A iminência deste tema transcende as questões partidárias, pois a inércia em desenvolvê-lo pode minar a confiança do cidadão brasileiro nos ambientes digitais, um caminho obrigatório para qualquer nação que almeje ser competitiva globalmente. Essa urgência é destacada pelo reconhecimento de que os brasileiros, especialmente a parcela da população com menor letramento digital, são vítimas de golpes fraudulentos e crimes contra os direitos humanos e crianças. Nas palavras da Senadora Damares Alves, "Não há garantia de direitos humanos sem segurança digital".
Outro tema recorrente no setor de cibersegurança e que foi abordado durante o evento, é a soberania nacional. O Brasil é, tradicionalmente, consumidor e não produtor de tecnologia digital, com forte dependência de tecnologias estrangeiras muitas vezes sem alternativas nacionais competitivas. Decisões abruptas sobre o uso ou não destas tecnologias, bem como bloquear o acesso a elas sob o argumento de proteção do mercado nacional podem criar grandes barreiras para o desenvolvimento econômico e social do País.

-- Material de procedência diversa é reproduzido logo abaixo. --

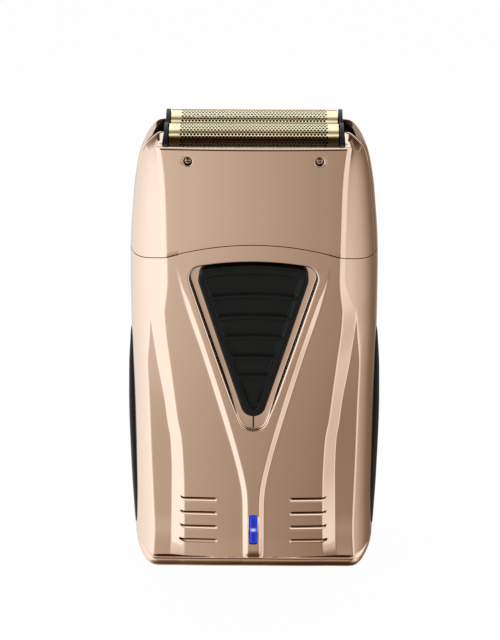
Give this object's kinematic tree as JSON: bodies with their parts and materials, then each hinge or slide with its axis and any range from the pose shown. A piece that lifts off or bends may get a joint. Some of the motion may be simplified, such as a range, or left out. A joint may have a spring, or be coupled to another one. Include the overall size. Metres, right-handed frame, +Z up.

Qualquer nação madura deve ser capaz de reconhecer seus pontos fortes e fracos ao formular uma estratégia de investimento no mercado nacional de tecnologia digital. Para isso, ao abordar a soberania no contexto da utilização de recursos tecnológicos, é fundamental estabelecer definições claras para fundamentar a discussão deste tema, já que ela afeta a segurança, a inovação e a autonomia do país. Não à toa, a soberania é amplamente discutida ao redor do mundo e trago aqui os principais temas que devem ser parte das políticas nacionais para cibersegurança:
- Soberania Nacional: o direito e a autoridade suprema de uma nação de governar seu território e administrar seus assuntos internos de forma autônoma e livre de interferência externa. Isso inclui a criação e aplicação de leis, regulamentos e políticas que protejam os interesses e recursos do país.
- Soberania de Dados: os dados estão sujeitos às leis e à governança do país onde são coletados, armazenados ou processados. Garante que as informações digitais sejam gerenciadas de forma independente dentro de uma jurisdição específica, protegendo-as de acesso ou influência de autoridades estrangeiras.
- Soberania Operacional: infraestruturas isoladas oferecidas por provedores de nuvem que não estão diretamente conectadas às suas regiões globais. Essas nuvens operam com o mesmo software dos serviços globais, mas seguem um modelo semelhante a uma região de nuvem dedicada ao governo.
- Soberania Tecnológica: a capacidade de uma nação de manter o controle e a continuidade de sua autonomia tecnológica, reduzindo a dependência de fornecedores estrangeiros para infraestrutura crítica.
Vale ainda ressaltar que para cumprir a missão da agência nacional de segurança de reduzir os custos associados ao uso de tecnologias e, ao mesmo tempo, determinar quais informações exigem o uso no nível de soberania tecnológica são necessárias diferentes abordagens para cumprir seus objetivos. A exemplo, muitos dados possuem natureza pública logo, não necessitam do mesmo nível de proteção comparados a dados classificados e/ou secretos.
A criação da frente parlamentar sem dúvidas trará avanços no combate às ameaças de segurança cibernética no País, uma vez que o Brasil precisa urgentemente de uma referência nacional para buscar meios de denúncia, gerência de boas práticas e fonte de informações úteis e seguras no combate a campanhas de ataques cibernéticos. A partir de agora, esperamos evoluir ainda mais neste tema com ampliação de conhecimento, agilidade no combate ao crime e adoção das melhores tecnologias, independentemente de suas origens, por meios de colaboração internacional.
Cláudio Neiva, Diretor de Tecnologia de Campo da CyberArk para a América Latina.